— START OF SUPPLIED RECORDS —

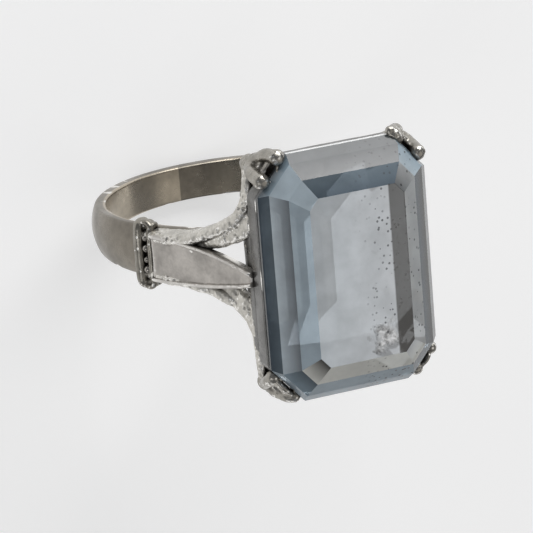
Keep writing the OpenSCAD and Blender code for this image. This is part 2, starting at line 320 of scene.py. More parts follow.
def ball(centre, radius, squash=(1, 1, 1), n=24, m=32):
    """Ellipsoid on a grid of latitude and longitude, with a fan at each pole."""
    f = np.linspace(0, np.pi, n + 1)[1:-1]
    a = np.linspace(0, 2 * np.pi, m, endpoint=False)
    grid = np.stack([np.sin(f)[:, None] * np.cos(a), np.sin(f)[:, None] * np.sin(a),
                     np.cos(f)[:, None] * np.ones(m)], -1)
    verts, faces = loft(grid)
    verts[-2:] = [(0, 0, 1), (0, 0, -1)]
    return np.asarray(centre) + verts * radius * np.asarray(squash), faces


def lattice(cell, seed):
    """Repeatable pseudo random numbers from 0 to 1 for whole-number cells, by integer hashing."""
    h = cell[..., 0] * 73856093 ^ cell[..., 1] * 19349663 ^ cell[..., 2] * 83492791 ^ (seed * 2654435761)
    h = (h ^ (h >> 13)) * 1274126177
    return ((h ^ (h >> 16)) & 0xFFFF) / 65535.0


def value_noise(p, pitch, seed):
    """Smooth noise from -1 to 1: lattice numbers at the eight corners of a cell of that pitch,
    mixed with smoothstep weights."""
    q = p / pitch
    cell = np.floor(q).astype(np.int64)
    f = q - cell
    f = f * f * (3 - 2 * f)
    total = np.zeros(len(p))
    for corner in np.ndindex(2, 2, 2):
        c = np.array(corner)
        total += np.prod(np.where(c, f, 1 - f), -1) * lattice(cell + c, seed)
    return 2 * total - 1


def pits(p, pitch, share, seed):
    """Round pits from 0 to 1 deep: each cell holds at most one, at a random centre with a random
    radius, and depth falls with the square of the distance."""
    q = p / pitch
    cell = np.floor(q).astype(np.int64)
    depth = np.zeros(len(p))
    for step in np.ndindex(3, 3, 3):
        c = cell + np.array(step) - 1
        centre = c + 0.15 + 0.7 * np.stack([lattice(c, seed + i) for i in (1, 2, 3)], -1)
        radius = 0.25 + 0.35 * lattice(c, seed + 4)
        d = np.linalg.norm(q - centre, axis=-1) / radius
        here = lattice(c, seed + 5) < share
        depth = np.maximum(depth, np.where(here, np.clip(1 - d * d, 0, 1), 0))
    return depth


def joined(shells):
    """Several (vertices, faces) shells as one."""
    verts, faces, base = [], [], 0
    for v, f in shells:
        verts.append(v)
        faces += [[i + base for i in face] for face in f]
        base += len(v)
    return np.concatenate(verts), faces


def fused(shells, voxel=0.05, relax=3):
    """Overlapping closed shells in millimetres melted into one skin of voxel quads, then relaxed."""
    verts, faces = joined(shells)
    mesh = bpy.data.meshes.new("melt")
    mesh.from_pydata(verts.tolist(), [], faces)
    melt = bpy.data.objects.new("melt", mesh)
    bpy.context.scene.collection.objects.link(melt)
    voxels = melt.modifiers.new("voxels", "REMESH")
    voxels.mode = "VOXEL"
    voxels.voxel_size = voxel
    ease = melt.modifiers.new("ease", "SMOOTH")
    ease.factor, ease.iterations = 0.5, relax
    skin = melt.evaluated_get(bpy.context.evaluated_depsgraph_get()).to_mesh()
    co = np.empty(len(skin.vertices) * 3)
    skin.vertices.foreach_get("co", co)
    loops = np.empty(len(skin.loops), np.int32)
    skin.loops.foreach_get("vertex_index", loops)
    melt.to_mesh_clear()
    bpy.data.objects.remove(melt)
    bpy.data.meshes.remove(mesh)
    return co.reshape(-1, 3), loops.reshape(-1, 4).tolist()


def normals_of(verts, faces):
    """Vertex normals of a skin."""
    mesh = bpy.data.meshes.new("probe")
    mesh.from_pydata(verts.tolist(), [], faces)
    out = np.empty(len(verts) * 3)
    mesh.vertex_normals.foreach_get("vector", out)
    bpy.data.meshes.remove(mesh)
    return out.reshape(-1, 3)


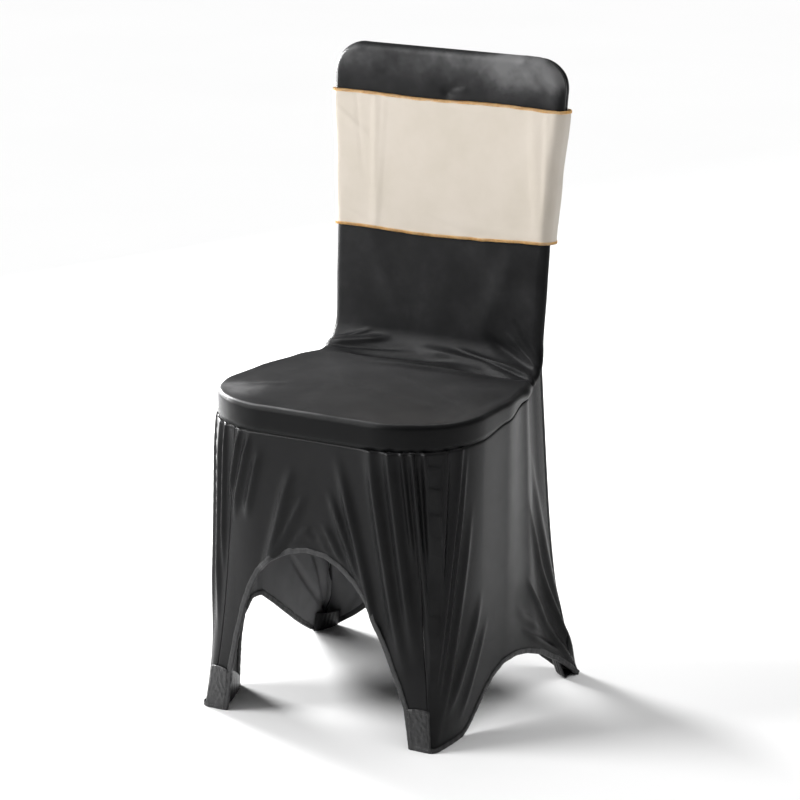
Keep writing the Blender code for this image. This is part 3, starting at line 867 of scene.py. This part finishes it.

— END OF SUPPLIED RECORDS —

• [INSTRUCTIONS TO FOLLOW]:
Extract every line of the records above that contains the word "Keep".

• [ANSWER IN FULL]:
Keep writing the OpenSCAD and Blender code for this image. This is part 2, starting at line 320 of scene.py. More parts follow.
Keep writing the Blender code for this image. This is part 3, starting at line 867 of scene.py. This part finishes it.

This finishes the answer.